"I hope you're right, but I can't believe it."
"You don't need to. You keep her thinking you're the Sun-god—that's your job."
It rained all that day, and when night settled down it grew unreasonably warm for that altitude, and down on the marshes the horses stood, patiently enduring the gnats and mosquitoes. They plagued Pogosa so cruelly that Wetherell took his own web of bobinet and made a protecting cage for her head and hands. Never before had she been shielded from the pests of outdoor life. She laughed as she heard the baffled buzzing outside her net, and, pointing her finger, addressed them mockingly. Wetherell took the same joy in this that a child takes in the action of a kitten dressed as a doll. To Eugene he said:
"You tell her Injun plenty fool. He don't know enough to get gold and buy mosquito netting. If she is wise and shows me the mine she will never be bitten again. No flies. No mosquitoes. Plenty beef. Plenty butter and hot biscuits. Plenty sugar and coffee. White man's own horse carry her back to her people."
It took some time to make the old woman understand this, and then she replied briefly, but with vigor, and Eugene translated it thus: "White man all same big chief. Go find mine, sure, for you. No want other white man to have gold. All yours."
The morning broke tardily. The rain had ceased, but the gray mist still hid the peaks, and now and then the pines shook down a shower of drops upon the tent cloth as if impatient of the persistent gathering of moisture. Otherwise the forest was as still as if it were cut from bronze.

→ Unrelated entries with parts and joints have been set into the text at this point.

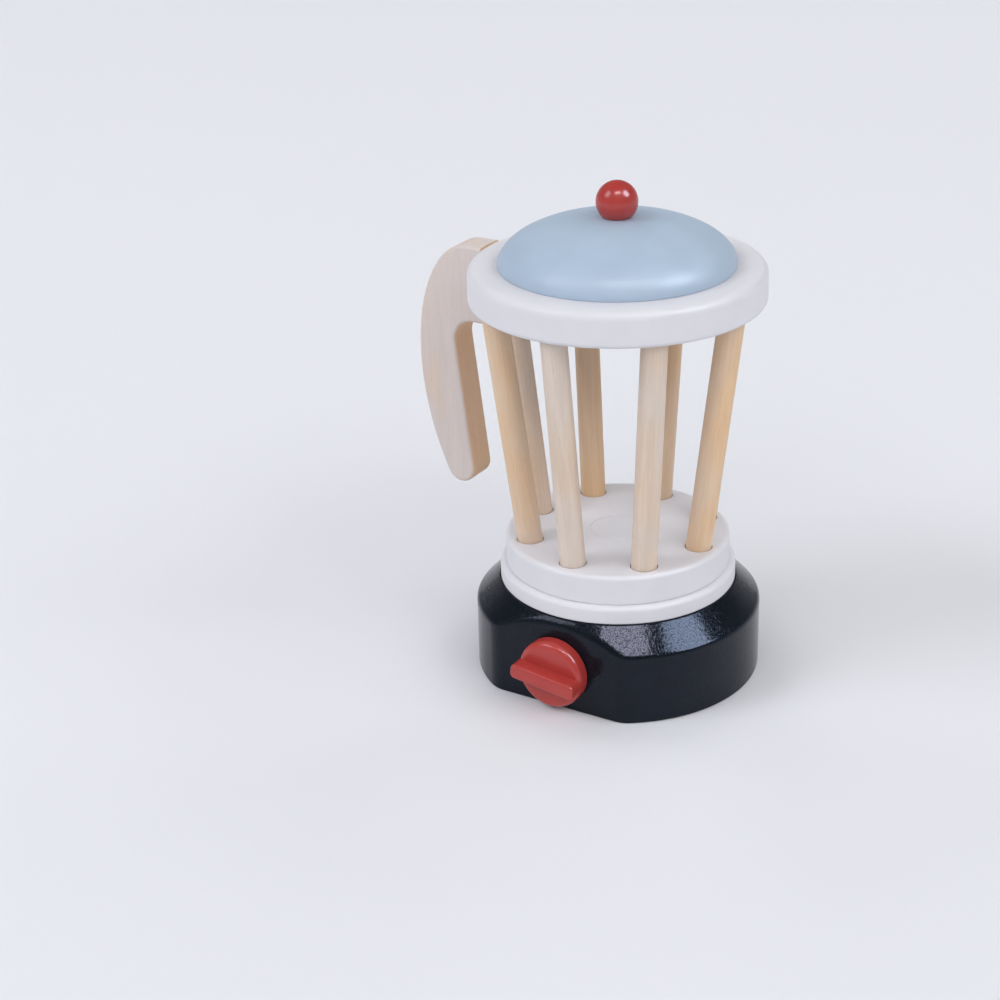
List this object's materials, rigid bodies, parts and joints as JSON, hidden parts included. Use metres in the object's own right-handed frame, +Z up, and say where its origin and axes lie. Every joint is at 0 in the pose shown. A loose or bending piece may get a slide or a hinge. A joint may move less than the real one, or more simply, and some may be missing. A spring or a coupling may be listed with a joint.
{
  "type": "toy blender",
  "caption": "Toy blender with a round base, a knob that turns, a jug of leaning wooden rods with a side handle, and a domed lid with a ball knob.",
  "frame": {"origin": "middle of the underside, on the face that the toy stands on", "axes": "+Z up, the flat with the knob faces -Y, the handle points to -X"},
  "size_m": [0.1571, 0.1294, 0.2171],
  "materials": {
    "white_paint": "satin white paint",
    "blue_paint": "satin pale blue paint",
    "red_paint": "gloss red paint",
    "black_paint": "gloss blue-black paint",
    "pale_wood": "bare fine-grained pale wood",
    "board": "bare fibre board",
    "steel": "zinc plated"
  },
  "bodies": {
    "base": {"base_block": "black_paint", "bottom_cover": "board", "cover_screw_1": "steel", "cover_screw_2": "steel", "cover_screw_3": "steel", "cover_screw_4": "steel", "click_leaf": "steel", "click_leaf_screw": "steel"},
    "knob": {"speed_knob": "red_paint", "knob_axle": "pale_wood", "click_wheel": "board", "axle_washer": "steel", "axle_screw": "steel"},
    "jug": {"jug_collar": "white_paint", "jug_floor": "white_paint", "jug_peg": "white_paint", "collar_screw_1": "steel", "collar_screw_2": "steel", "collar_screw_3": "steel", "jug_rod_1": "pale_wood", "jug_rod_2": "pale_wood", "jug_rod_3": "pale_wood", "jug_rod_4": "pale_wood", "jug_rod_5": "pale_wood", "jug_rod_6": "pale_wood", "jug_rod_7": "pale_wood", "jug_rod_8": "pale_wood", "jug_rim": "white_paint", "handle": "pale_wood", "handle_dowel": "pale_wood"},
    "lid": {"lid_dome": "blue_paint", "lid_plug": "blue_paint", "lid_knob": "red_paint", "lid_knob_pin": "pale_wood"}
  },
  "joints": [
    {"name": "knob_turn", "type": "hinge", "parent": "base", "child": "knob", "pos_m": [0, -0.0537, 0.01817], "axis": [0, -1, 0], "continuous": true},
    {"name": "jug_lift", "type": "slide", "parent": "base", "child": "jug", "axis": [0, 0, 1], "range_m": [0, 0.06]},
    {"name": "lid_lift", "type": "slide", "parent": "jug", "child": "lid", "axis": [0, 0, 1], "range_m": [0, 0.06]}
  ]
}
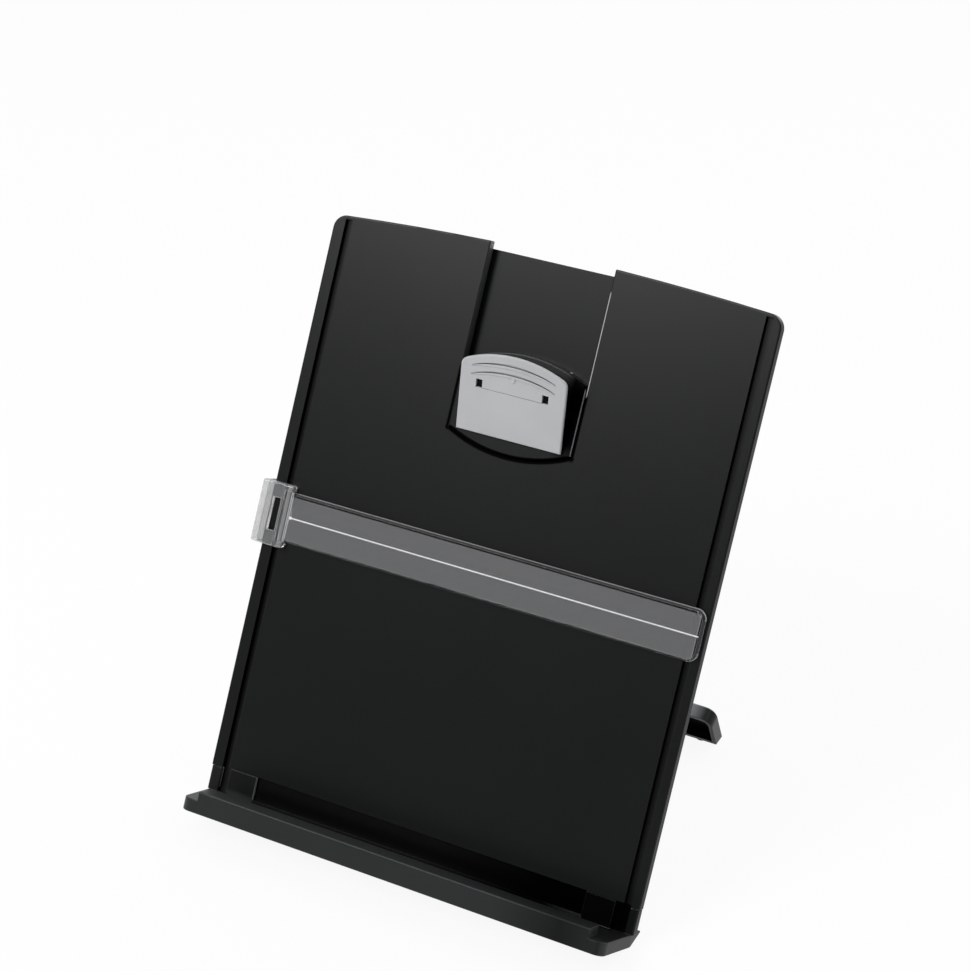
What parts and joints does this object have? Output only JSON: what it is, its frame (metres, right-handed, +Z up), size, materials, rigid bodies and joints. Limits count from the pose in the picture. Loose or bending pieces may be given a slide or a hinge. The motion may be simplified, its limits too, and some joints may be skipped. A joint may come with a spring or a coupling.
{
  "type": "desktop document holder",
  "caption": "Reclined easel panel on a tray with a sprung paper clip on a pull-up slide, a clear hinged line guide on the edge and a folding rear leg.",
  "frame": {"origin": "centre of the underside of the tray's resting strip, on the table", "axes": "+X to the right as the reader sees it, +Y away from the reader, +Z up"},
  "size_m": [0.2443, 0.1954, 0.2711],
  "materials": {
    "black_plastic": "fine satin moulded black",
    "tray_plastic": "fine satin moulded black",
    "lever_plastic": "smooth moulded black",
    "grey_plastic": "satin light grey",
    "clear_plastic": "clear polished acrylic",
    "white_ink": "white filled line",
    "rubber": "soft matte black",
    "steel": "bright drawn steel"
  },
  "bodies": {
    "easel": {"front_panel": "black_plastic", "rear_cover": "black_plastic", "slide_brake": "steel", "cover_screws": "steel", "tray": "tray_plastic", "tray_foot_strip": "rubber", "tray_screws": "steel", "leg_hinge_pin": "steel", "pin_clip_left": "steel", "pin_clip_right": "steel"},
    "clip_slide": {"slide_plate": "black_plastic", "clip_base": "black_plastic", "clip_pin": "steel", "clip_spring_left": "steel", "clip_spring_right": "steel"},
    "clip_lever": {"clip_face": "grey_plastic", "clip_lever": "lever_plastic", "clip_jaw_pad": "rubber"},
    "guide_carriage": {"guide_carriage": "clear_plastic"},
    "guide_arm": {"guide_blade": "clear_plastic", "guide_line": "white_ink"},
    "leg": {"leg_shell": "black_plastic", "leg_foot_left": "rubber", "leg_foot_right": "rubber"}
  },
  "joints": [
    {"name": "clip_raise", "type": "slide", "parent": "easel", "child": "clip_slide", "axis": [0, 0.5, 0.866], "range_m": [0, 0.165]},
    {"name": "clip_open", "type": "hinge", "parent": "clip_slide", "child": "clip_lever", "pos_m": [0, 0.1066, 0.20983], "axis": [-1, 0, 0], "range_deg": [0, 30], "stiffness_Nm_per_rad": 0.1, "springref_deg": -28.65},
    {"name": "guide_height", "type": "slide", "parent": "easel", "child": "guide_carriage", "axis": [0, 0.5, 0.866], "range_m": [-0.115, 0.048]},
    {"name": "guide_swing", "type": "hinge", "parent": "guide_carriage", "child": "guide_arm", "pos_m": [-0.1084, 0.06539, 0.13605], "axis": [0, -0.5, -0.866], "range_deg": [0, 90]},
    {"name": "leg_fold", "type": "hinge", "parent": "easel", "child": "leg", "pos_m": [0, 0.09541, 0.15625], "axis": [-1, 0, 0], "range_deg": [0, 52]}
  ]
}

Kelley arose and, going outside, began kicking the embers together. "Wake up, Andy. It's a gray outlook we have," he announced, after a careful survey. "The worst sign is this warmth and stillness. We're in the heart of the storm, and the mosquitoes are hellish."
As Wetherell was creeping from the tent door one of the pines quivered and sent down a handful of drops, squarely soaking the back of his neck, and a huge mosquito stuck savagely to the end of his nose. He was not in the best of humor as he straightened up.
"I can stand cold and snow, or wet and cold, but this hot, sticky, dark weather irritates me. Let's climb high and see if we can't reach the frost-line."
"We'll be frosty enough when this storm passes," Kelley said, comfortingly. Then in a note of astonishment and surprise, "Well, look at that!"